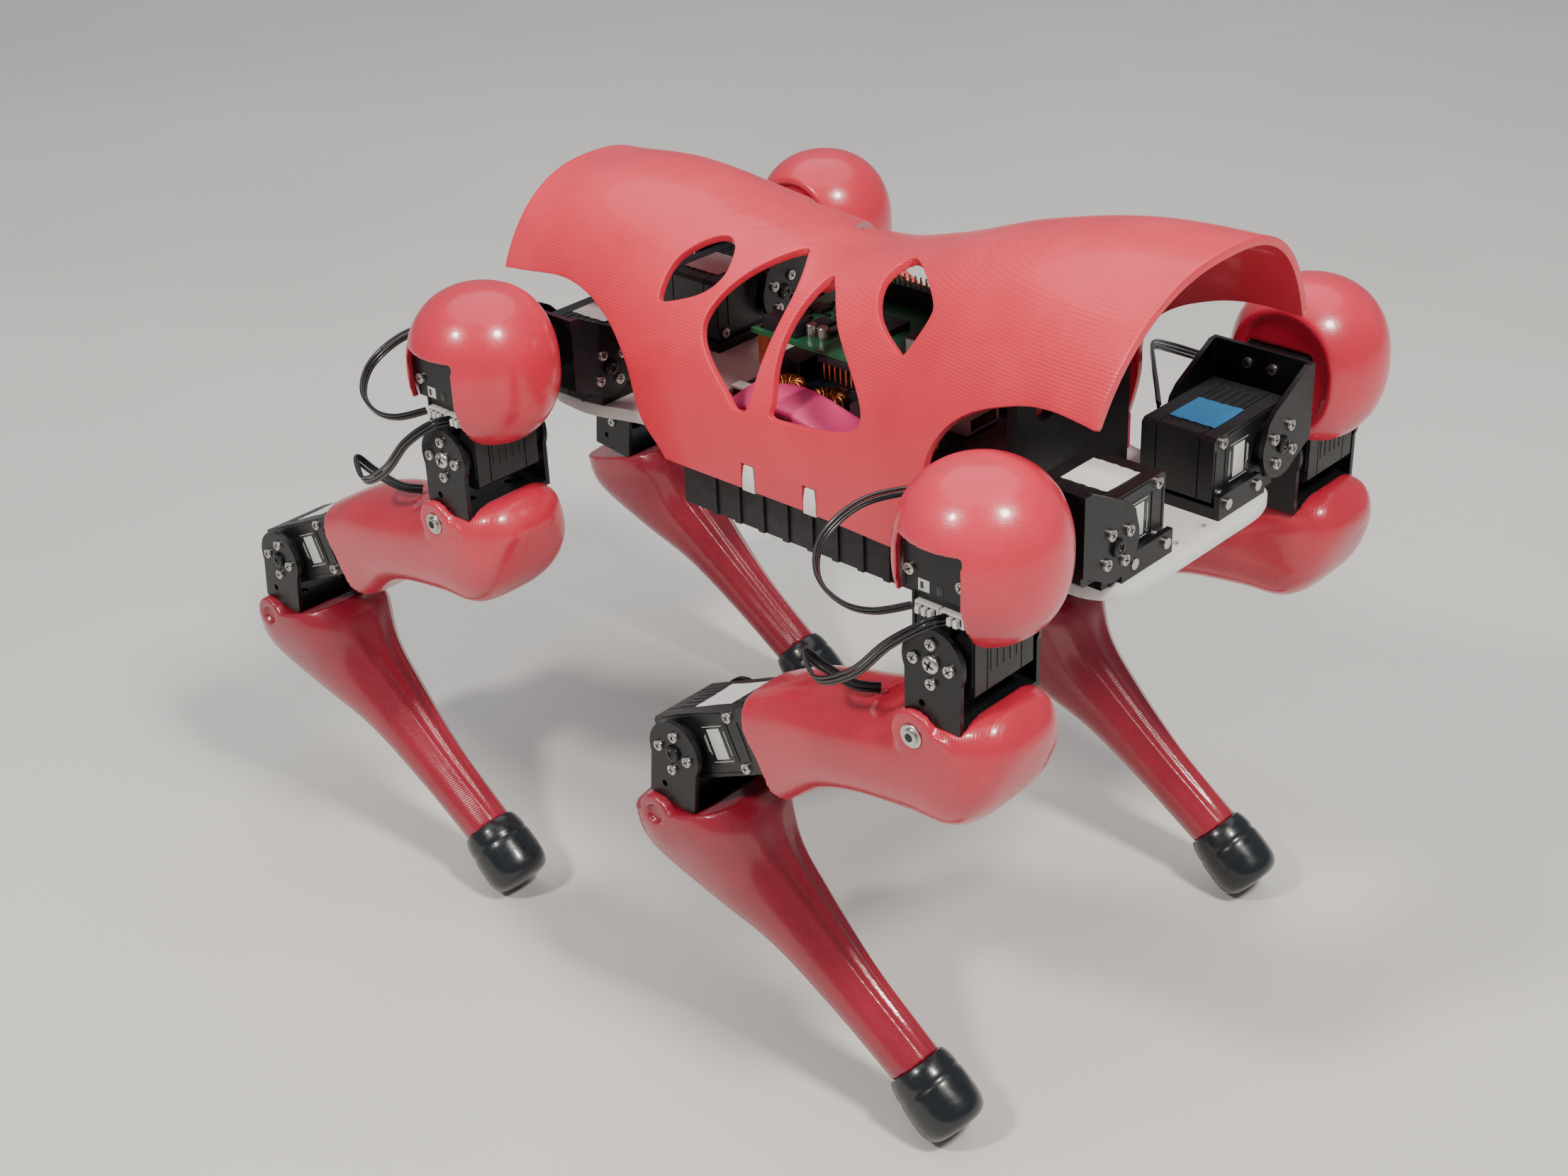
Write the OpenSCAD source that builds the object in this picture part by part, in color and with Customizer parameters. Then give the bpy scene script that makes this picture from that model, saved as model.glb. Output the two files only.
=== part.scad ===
// Quadruped robot dog: a printed body shell on a flat plate, four legs of
// three serial-bus servos each (roll, hip pitch, knee pitch), rubber feet.
// X forward, Y to the robot's left, Z up; the feet stand on Z = 0.

/* [Stance] */
// Distance between the front and the rear roll servos
wheelbase = 230; // [226:1:236]
// Distance between the left and the right roll axes
roll_track = 96; // [94:1:102]
// Height of the roll axes above the ground
roll_axis_z = 228; // [226:1:232]
// Drop from the roll axis to the hip pitch axis
hip_drop = 19; // [18:0.5:20]
// Hip axis to knee axis
thigh_length = 143; // [141:1:145]
// Slope of the thigh below horizontal at rest
thigh_slope = 34.5; // [33:0.5:36]

/* [Servo] */
// Length of the servo case
servo_length = 45.2; // [45:0.1:46]
// Width of the servo case
servo_width = 24.7; // [24:0.1:25]
// Thickness of the servo case along its shaft
servo_depth = 29; // [28:0.5:29.5]
// Distance from the shaft to the near end of the case
shaft_inset = 11.3; // [11:0.1:12]
// Circle of the four horn screws
horn_pcd = 14; // [13:0.5:15]

/* [Body] */
// Thickness of the chassis plate
plate_thick = 5.5; // [5:0.5:6]
// Wall of the back shell
shell_wall = 3; // [2.4:0.2:3.2]
// Radius of the shoulder caps, seen from above
cap_radius = 28; // [27:0.5:29]
// Half height of the shoulder caps
cap_rise = 30; // [29:0.5:31]
// Wall of the shoulder caps
cap_wall = 2.2; // [2:0.2:2.6]

/* [Foot] */
// Radius of the rubber foot caps
foot_radius = 13.2; // [12.6:0.1:13.6]
// Length of the rubber foot caps
foot_length = 27; // [26:0.5:28]

/* [Hidden] */
$fn = 48;
gap = 0.02;              // assembled pieces stay separate solids
screw_r = 1.9;           // pan-head screws
screw_h = 1.1;
hip_x = wheelbase / 2;
centre_x = 58.36;        // from the middle of the wheelbase to the middle of the box, which is the origin
roll_y = roll_track / 2;
half_w = servo_width / 2;
half_d = servo_depth / 2;
far_end = servo_length - shaft_inset;
hub_r = 10;              // horn discs
shaft_r = 3;
shaft_clear = 0.05;      // running fit of a shaft in the servo case
shaft_engage = 3.2;      // length of the shaft inside the case
horn_gap = 1.1;          // case face to horn disc
ear_in = half_d + 3.7;   // inner face of a bracket ear
ear_t = 1.9;             // bracket sheet
ear_out = ear_in + ear_t;
lobe_r = 12;             // rounded end of a bracket ear
web_drop = 20;           // pitch axis to the inside of a pitch bracket's web
web_half = 11;           // half width of a pitch bracket
roll_web_y = 16;         // roll axis to the roll bracket's web
leg_mid = 47;            // roll axis to the middle plane of the leg
knee_x = -thigh_length * cos(thigh_slope);
knee_z = -thigh_length * sin(thigh_slope);
knee_servo_tilt = 25;    // slope of the knee servo at rest
cradle_t = 4.2;          // foot plate under a roll servo
flange_x = half_d + screw_h + 0.2;
flange_t = 2.2;
plate_top = roll_axis_z - half_w - cradle_t;
plate_low = plate_top - plate_thick;
hip_z = roll_axis_z - hip_drop;
foot_tilt = 41;          // slope of the foot's axis
foot_x = 93;             // start of the foot from the knee axis
foot_profile = [for (p = [[0.84, 0], [0.92, 0.1], [0.98, 0.3], [1, 0.5], [1, 0.7], [0.965, 0.82],
    [0.88, 0.91], [0.74, 0.965], [0.55, 0.99], [0.3, 1]]) [foot_radius * p[0], foot_length * p[1]]];
foot_drop = max([for (p = foot_profile) p[1] * sin(foot_tilt) + p[0] * cos(foot_tilt)]);
foot_z = foot_drop - hip_z - knee_z;
block_l = 13;            // block between the knee servo and the thigh
holder_z = far_end - hip_drop + 0.1;
holder_y = leg_mid + half_d + 1.3;

// ---- placing ----------------------------------------------------------

// The chassis is drawn round the middle of the wheelbase
module at_body() translate([centre_x, 0, 0]) children();

// A leg is drawn at its roll axis with +Y outboard, then set at its corner.
module at_leg(front, side)
    translate([centre_x + front * hip_x, side * roll_y, roll_axis_z])
        mirror([0, side < 0 ? 1 : 0, 0]) children();

// Hip pitch axis of a leg, in its middle plane
module at_hip() translate([0, leg_mid, -hip_drop]) children();

// Knee axis of a leg, in its middle plane
module at_knee() translate([knee_x, leg_mid, knee_z - hip_drop]) children();

// Turns a servo so that its shaft lies along Y and its case points up
module pitch_servo() rotate([90, 0, 0]) rotate([0, 0, 90]) children();

// ---- curves -----------------------------------------------------------

// Catmull-Rom value at t along a list of numbers or points
function catmull(p, t) =
    let (n = len(p) - 1, i = min(floor(t), n - 1), f = t - i,
        a = p[max(i - 1, 0)], b = p[i], c = p[i + 1], d = p[min(i + 2, n)])
    0.5 * (2 * b + (c - a) * f + (2 * a - 5 * b + 4 * c - d) * f * f
        + (3 * b - a - 3 * c + d) * f * f * f);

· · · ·

Copy out each line exactly.

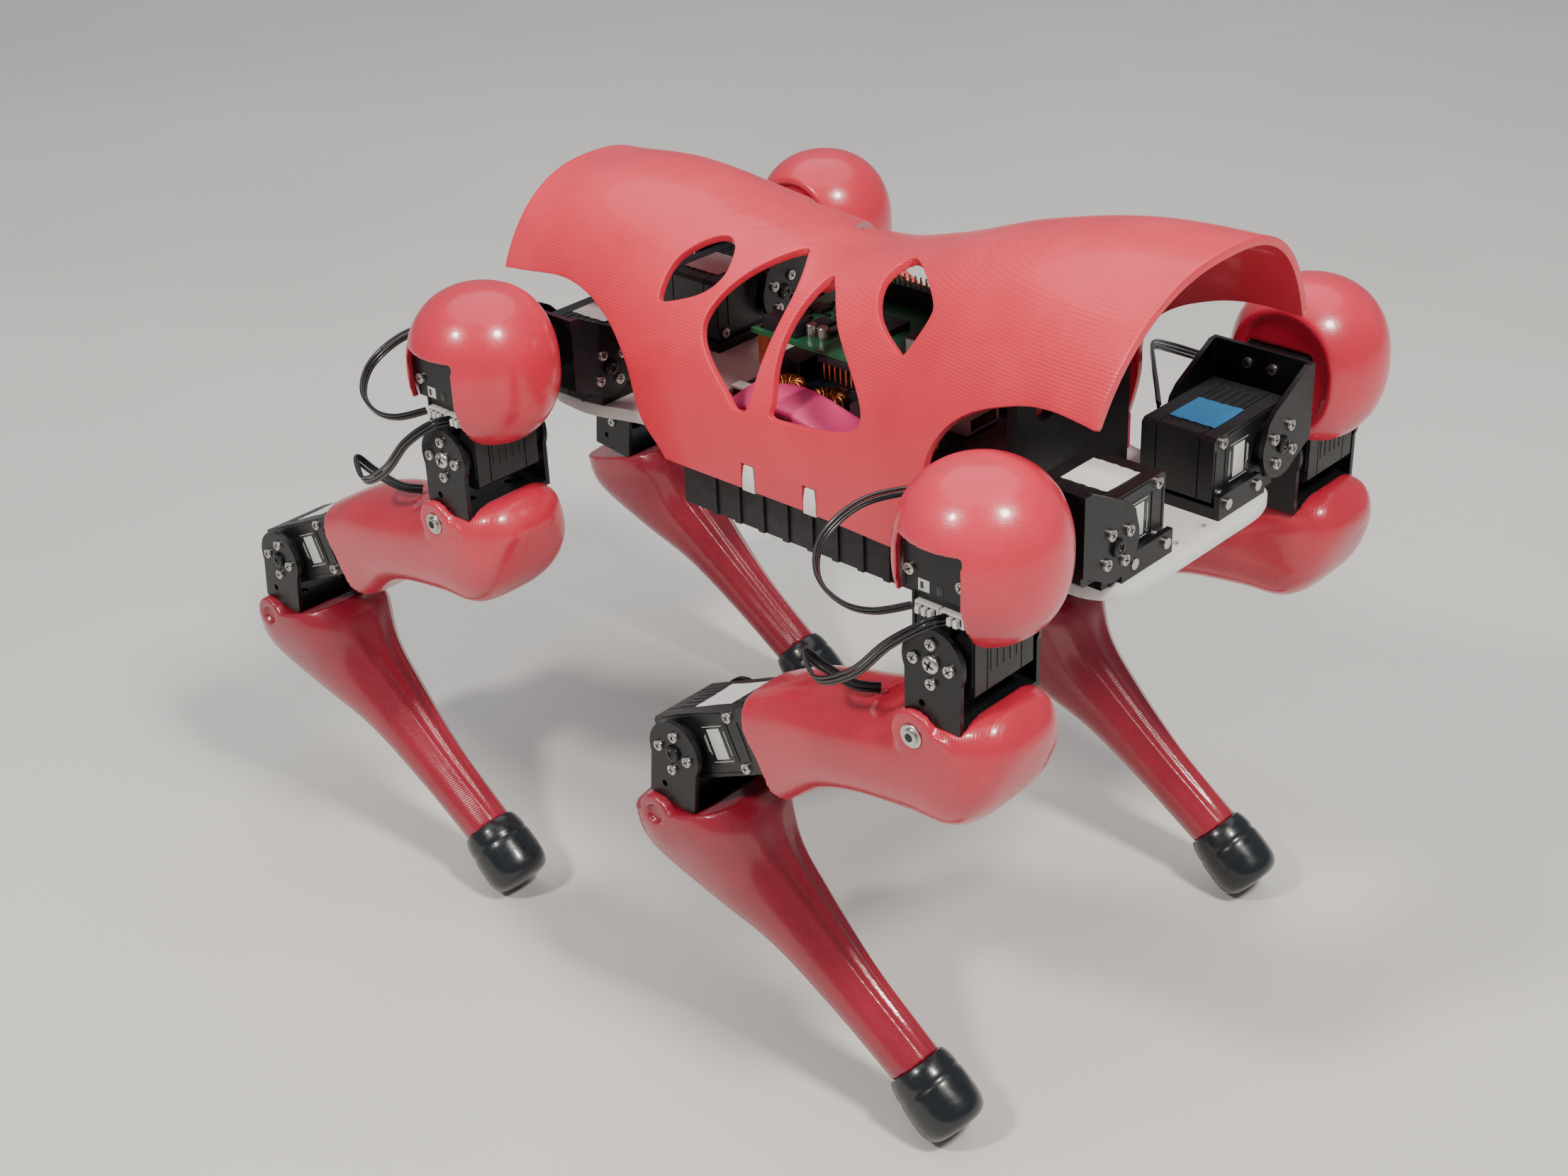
Write the OpenSCAD source that builds the object in this picture part by part, in color and with Customizer parameters. Then give the bpy scene script that makes this picture from that model, saved as model.glb. Output the two files only.
=== part.scad ===
// Quadruped robot dog: a printed body shell on a flat plate, four legs of
// three serial-bus servos each (roll, hip pitch, knee pitch), rubber feet.
// X forward, Y to the robot's left, Z up; the feet stand on Z = 0.

/* [Stance] */
// Distance between the front and the rear roll servos
wheelbase = 230; // [226:1:236]
// Distance between the left and the right roll axes
roll_track = 96; // [94:1:102]
// Height of the roll axes above the ground
roll_axis_z = 228; // [226:1:232]
// Drop from the roll axis to the hip pitch axis
hip_drop = 19; // [18:0.5:20]
// Hip axis to knee axis
thigh_length = 143; // [141:1:145]
// Slope of the thigh below horizontal at rest
thigh_slope = 34.5; // [33:0.5:36]

/* [Servo] */
// Length of the servo case
servo_length = 45.2; // [45:0.1:46]
// Width of the servo case
servo_width = 24.7; // [24:0.1:25]
// Thickness of the servo case along its shaft
servo_depth = 29; // [28:0.5:29.5]
// Distance from the shaft to the near end of the case
shaft_inset = 11.3; // [11:0.1:12]
// Circle of the four horn screws
horn_pcd = 14; // [13:0.5:15]

/* [Body] */
// Thickness of the chassis plate
plate_thick = 5.5; // [5:0.5:6]
// Wall of the back shell
shell_wall = 3; // [2.4:0.2:3.2]
// Radius of the shoulder caps, seen from above
cap_radius = 28; // [27:0.5:29]
// Half height of the shoulder caps
cap_rise = 30; // [29:0.5:31]
// Wall of the shoulder caps
cap_wall = 2.2; // [2:0.2:2.6]

/* [Foot] */
// Radius of the rubber foot caps
foot_radius = 13.2; // [12.6:0.1:13.6]
// Length of the rubber foot caps
foot_length = 27; // [26:0.5:28]

/* [Hidden] */
$fn = 48;
gap = 0.02;              // assembled pieces stay separate solids
screw_r = 1.9;           // pan-head screws
screw_h = 1.1;
hip_x = wheelbase / 2;
centre_x = 58.36;        // from the middle of the wheelbase to the middle of the box, which is the origin
roll_y = roll_track / 2;
half_w = servo_width / 2;
half_d = servo_depth / 2;
far_end = servo_length - shaft_inset;
hub_r = 10;              // horn discs
shaft_r = 3;
shaft_clear = 0.05;      // running fit of a shaft in the servo case
shaft_engage = 3.2;      // length of the shaft inside the case
horn_gap = 1.1;          // case face to horn disc
ear_in = half_d + 3.7;   // inner face of a bracket ear
ear_t = 1.9;             // bracket sheet
ear_out = ear_in + ear_t;
lobe_r = 12;             // rounded end of a bracket ear
web_drop = 20;           // pitch axis to the inside of a pitch bracket's web
web_half = 11;           // half width of a pitch bracket
roll_web_y = 16;         // roll axis to the roll bracket's web
leg_mid = 47;            // roll axis to the middle plane of the leg
knee_x = -thigh_length * cos(thigh_slope);
knee_z = -thigh_length * sin(thigh_slope);
knee_servo_tilt = 25;    // slope of the knee servo at rest
cradle_t = 4.2;          // foot plate under a roll servo
flange_x = half_d + screw_h + 0.2;
flange_t = 2.2;
plate_top = roll_axis_z - half_w - cradle_t;
plate_low = plate_top - plate_thick;
hip_z = roll_axis_z - hip_drop;
foot_tilt = 41;          // slope of the foot's axis
foot_x = 93;             // start of the foot from the knee axis
foot_profile = [for (p = [[0.84, 0], [0.92, 0.1], [0.98, 0.3], [1, 0.5], [1, 0.7], [0.965, 0.82],
    [0.88, 0.91], [0.74, 0.965], [0.55, 0.99], [0.3, 1]]) [foot_radius * p[0], foot_length * p[1]]];
foot_drop = max([for (p = foot_profile) p[1] * sin(foot_tilt) + p[0] * cos(foot_tilt)]);
foot_z = foot_drop - hip_z - knee_z;
block_l = 13;            // block between the knee servo and the thigh
holder_z = far_end - hip_drop + 0.1;
holder_y = leg_mid + half_d + 1.3;

// ---- placing ----------------------------------------------------------

// The chassis is drawn round the middle of the wheelbase
module at_body() translate([centre_x, 0, 0]) children();

// A leg is drawn at its roll axis with +Y outboard, then set at its corner.
module at_leg(front, side)
    translate([centre_x + front * hip_x, side * roll_y, roll_axis_z])
        mirror([0, side < 0 ? 1 : 0, 0]) children();

// Hip pitch axis of a leg, in its middle plane
module at_hip() translate([0, leg_mid, -hip_drop]) children();

// Knee axis of a leg, in its middle plane
module at_knee() translate([knee_x, leg_mid, knee_z - hip_drop]) children();

// Turns a servo so that its shaft lies along Y and its case points up
module pitch_servo() rotate([90, 0, 0]) rotate([0, 0, 90]) children();

// ---- curves -----------------------------------------------------------

// Catmull-Rom value at t along a list of numbers or points
function catmull(p, t) =
    let (n = len(p) - 1, i = min(floor(t), n - 1), f = t - i,
        a = p[max(i - 1, 0)], b = p[i], c = p[i + 1], d = p[min(i + 2, n)])
    0.5 * (2 * b + (c - a) * f + (2 * a - 5 * b + 4 * c - d) * f * f
        + (3 * b - a - 3 * c + d) * f * f * f);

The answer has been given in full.